Demirtaş’ın avukatı Mahsuni Karaman da konuya ilişkin sosyal medyada açıklama yaptı.
Karaman’ın açıklamaları şöyle: “AYM’nin Sayın Demirtaş ile ilgili kararına yeni vakıf olduk. Geniş bir değerlendirme yapmak için kararı detaylı inceleme olanağımız olmasa da önemine binaen şunları söylemek lazım: AYM, Demirtaş’ın 4 Kasım 2016 ile 2 Eylül 2019 tarihinde gerçekleşen tutukluluğu ile ilgili, makul sürenin aşıldığını, tedbirin ölçülü olmadığını ve tutuk devam kararlarının gerekçeli olmadığını tespit ederek ihlal kararı vermiştir. Bu kararın önemi, 20 Eylül 2019 tarihinde verilen ve hala devam eden ikici tutukluluğa etkisi olacaktır.

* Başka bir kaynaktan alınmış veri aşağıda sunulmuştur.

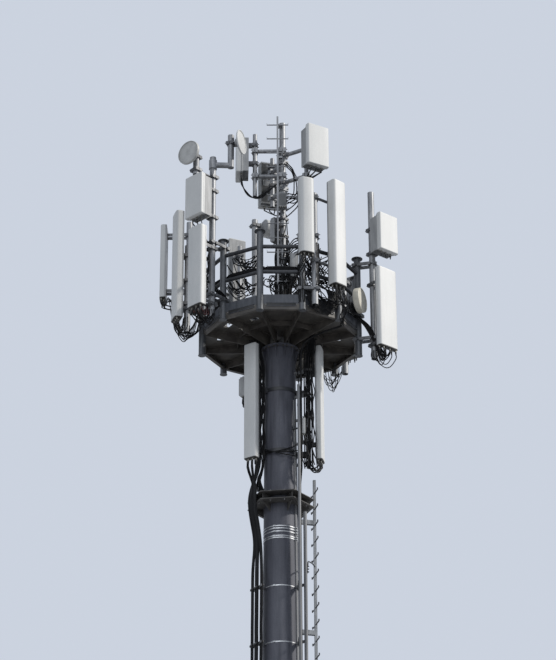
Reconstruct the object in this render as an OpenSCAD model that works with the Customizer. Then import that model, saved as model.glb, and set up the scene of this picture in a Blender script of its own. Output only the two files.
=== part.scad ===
// Tubular cell tower with a twelve-sided antenna deck, from the ground to the mast head.
// Millimetres, +Z up. The origin is the middle of the base plate's underside.
// A bearing is counted in degrees round the pole from the front, -Y, towards +X.

/* [Pole] */
// Height of the deck's walking surface above the ground
deck_z = 20900; // [18000:100:24000]
// Outside diameter of the pole at the ground
pole_base_d = 880; // [800:10:960]
// Outside diameter of the pole under the deck
pole_top_d = 540; // [500:10:580]
// Wall of the pole
pole_wall = 8; // [6:1:16]
// Height of the lower bolted joint of the pole
joint_z = 8800; // [6000:100:10000]
// Thickness of one joint flange
flange_t = 28; // [20:1:40]
// How far a joint flange stands out from the pole
flange_lip = 75; // [60:1:100]
// Diameter of the base plate
base_plate_d = 1280; // [1240:10:1400]
// Thickness of the base plate
base_plate_t = 45; // [30:1:60]
// Diameter of the circle of anchor bolts
anchor_circle_d = 1100; // [1080:10:1140]
// Number of anchor bolts
anchor_n = 12; // [8:1:12]
// Diameter of an anchor bolt hole
anchor_hole_d = 42; // [30:1:50]
// Height of a stiffener on the base plate
base_rib_h = 320; // [200:10:500]

/* [Collar] */
// Depth of the middle of the six-sided collar below the deck
collar_drop = 3220; // [3000:10:3600]
// Distance from the pole's axis to a corner of the collar
collar_r = 580; // [540:10:620]
// Thickness of a collar plate
collar_plate_t = 12; // [8:1:20]
// Height of the collar over both plates
collar_h = 150; // [120:5:200]
// Height of a rib under the collar
collar_rib_h = 190; // [120:10:240]

/* [Climbing ladder] */
// Bearing of the climbing ladder
ladder_turn = 104; // [98:1:110]
// Distance of the ladder's rail from the pole's axis
ladder_r = 600; // [580:10:640]
// Width of a rung
rung_w = 420; // [360:10:480]
// Distance from rung to rung
rung_pitch = 300; // [280:10:320]
// Side of the ladder's square rail
rail_side = 45; // [35:1:60]
// Depth of the ladder's top below the deck
ladder_drop = 2700; // [2600:50:2800]

/* [Deck] */
// Distance from the axis to the middle of a guard post
post_r = 1430; // [1400:10:1500]
// Outside diameter of a guard post
post_d = 120; // [110:1:130]
// Height of a guard post above the deck
post_h = 1400; // [1300:10:1500]
// Diameter of the cap disc on a guard post
cap_d = 200; // [170:5:220]
// Height of the top rail above the deck
top_rail_h = 1100; // [1050:10:1200]
// Height of the middle rail above the deck
mid_rail_h = 600; // [500:10:700]
// Diameter of a rail
rail_d = 70; // [42:1:76]
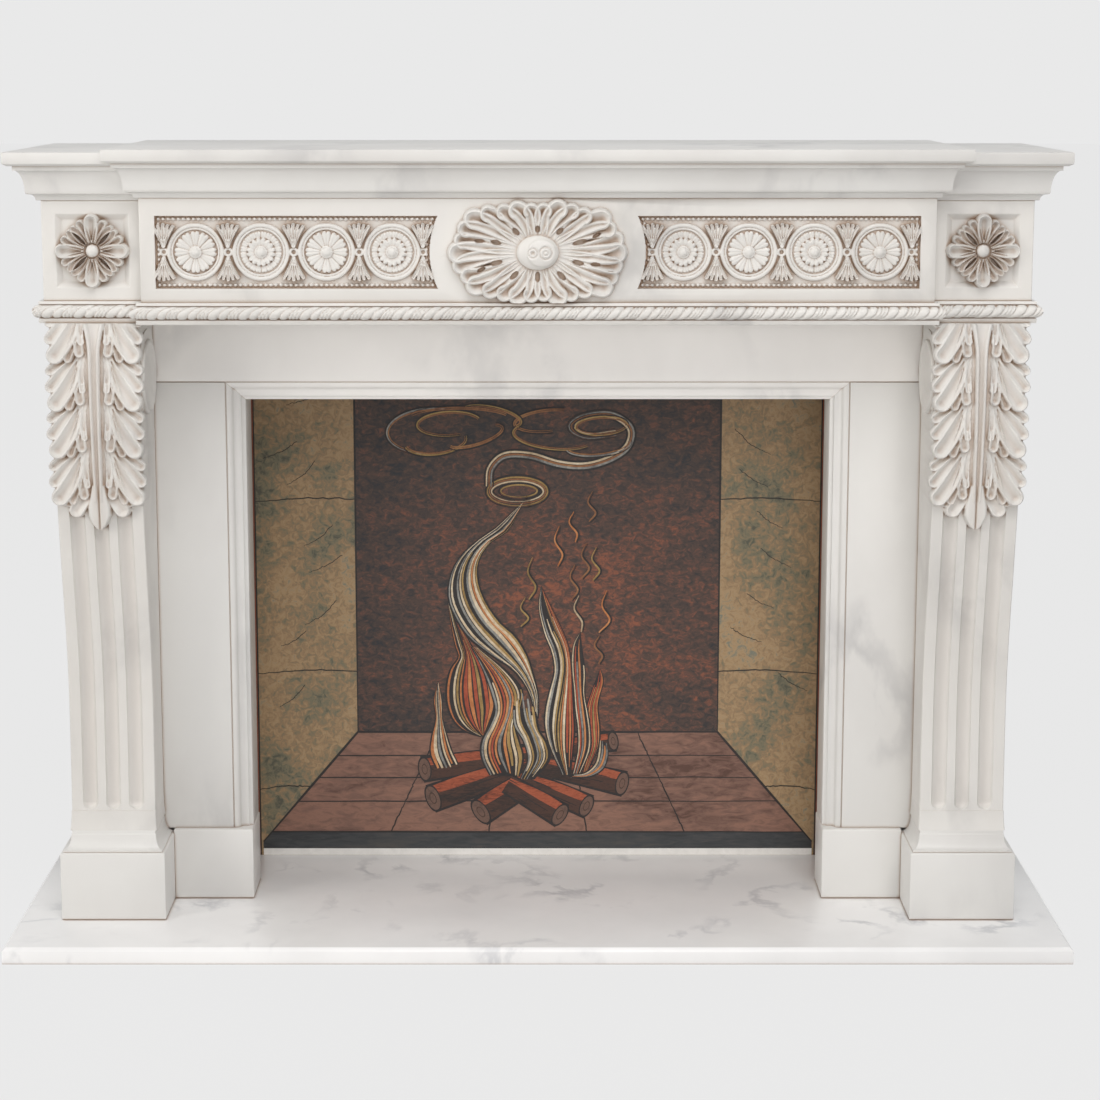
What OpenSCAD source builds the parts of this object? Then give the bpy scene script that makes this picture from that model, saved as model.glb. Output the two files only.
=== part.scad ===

AYM, bu karar ile 6-8 Ekim olayları nedeniyle Demirtaş’ın 4 kasım 2016 ile 2 Eylül 2019 tarihleri arasındaki tutukluluğunu makul bulmayıp ihlal kararı verdiğinden ve ikinci tutuklaması da aynı sebebe dayandığından bu ikinci kararın bir geçerliliği kalmamıştır. Kısaca Demirtaş, 6-8 ekim olayları nedeniyle tutuklu kaldı ve bu kararla da ihlal tespit edildi; ikinci tutuklama aynı sebebe dayandığından derhal buna son verilmelidir.”